Born August 29, 1792
Warren, Connecticut
Died August 16, 1875
Oberlin, Ohio
Spouse Lydia Root Andrews,
Elizabeth Ford Atkinson,
Rebecca Allen Rayl
Religion Evangelical

Charles Grandison Finney (August 29, 1792 - August 16, 1875) was a leader of the Second Great Awakening. He was one of America's greatest revivalists, and is called the "father of modern revivalism" by some historians today.[1]

Early life

Charles Finney was born on Aug. 29, 1792, in Warren, Connecticut.

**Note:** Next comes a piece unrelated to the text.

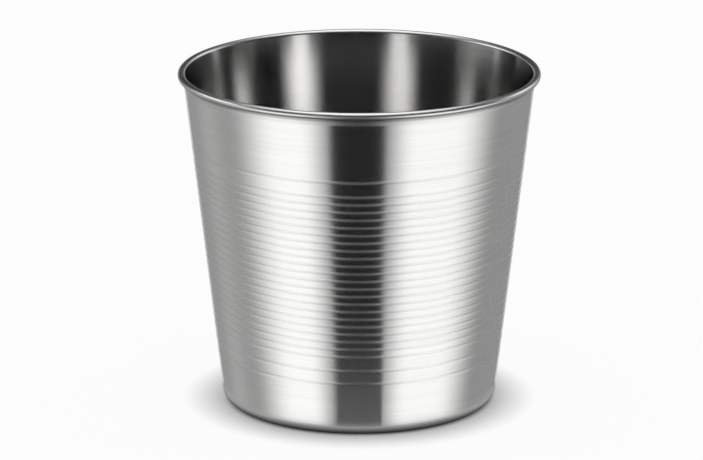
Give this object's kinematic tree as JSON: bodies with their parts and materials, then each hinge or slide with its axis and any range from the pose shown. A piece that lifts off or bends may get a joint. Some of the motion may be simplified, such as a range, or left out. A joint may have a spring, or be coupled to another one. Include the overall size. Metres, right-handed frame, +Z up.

When Finney was two years old his family moved to upstate New York. He received his early education in frontier schools. While he was still a young man, Finney studied law and set up practice in Adams, New York. A book on law, William Blackstone's Commentaries on the Laws of England, repeatedly mentioned the Bible. Blackstone referred to the Bible as the highest authority.[2] Finney bought a Bible and was soon reading it more than the books on law. The Bible moved Finney deeply and on October 10, 1821 Finney became a converted Christian. He decided to witness for Christ instead of practicing law.

Life as a Preacher

Finney Memorial Chapel, Oberlin College

Finney was soon conducting large revival meetings and was filling the largest buildings available. The highlight of his evangelistic ministry, called the "nine might years," was from 1824 to 1832. During this time period, he conducted powerful revival meetings all over the eastern cities of Gouverneur, Rome, Utica, Auburn, Troy, Wilmington, Philadelphia, Boston, and New York. After his meeting in Rochester, New York, twelve hundred people united with the churches of Rochester Presbytery. The whole character of the town was changed. As a result of that meeting, revivals broke out in 1,500 other towns and villages. Due to poor health, Finney was forced to stop his evangelistic ministry.

Family

In October 1824, Finney Married Lydia Root Andrews, who helped with his ministry. Together, they had six children.[3] On December 18th, 1847, Lydia passed away.[4] A year later, he married Elizabeth Ford Atkinson, who was well known in Rochester, New York, for her work in opening the Atkinson Female Seminary.[5] Elizabeth passed away in 1863, and later Finney remarried to his last wife, Rebecca Rayl.[6]

Later life

He became president of Oberlin College in 1851 after Asa Mahan,[7] where he lectured until his death in August 16, 1875. Finney served as Oberlin president until 1866, and was succeeded by James Fairchild.[8] An abolitionist, Finney's preaching and work with Oberlin College would often reflect this view. The memorial chapel at Oberlin College is named in his honor.[9]

On the failure of America

In a sermon titled The Decay of Conscience, Finney issued a warning to all Americans, particularly the faithful, regarding the importance of morality to the upkeep of a free society. He said:

Brethren, our preaching will bear its legitimate fruits. If immorality prevails in the land, the fault is ours in a great degree. If there is a decay of conscience, the pulpit is responsible for it. If the public press lacks moral discrimination, the pulpit is responsible for it. If the church is degenerate and worldly, the pulpit is responsible for it. If the world loses its interest in religion, the pulpit is responsible for it. If Satan rules in our halls of legislation, the pulpit is responsible for it. If our politics become so corrupt that the very foundations of our government are ready to fall away, the pulpit is responsible for it. Let us not ignore this fact, my dear brethren; but let us lay it to heart, and be thoroughly awake to our responsibility in respect to the morals of this nation.[10][11]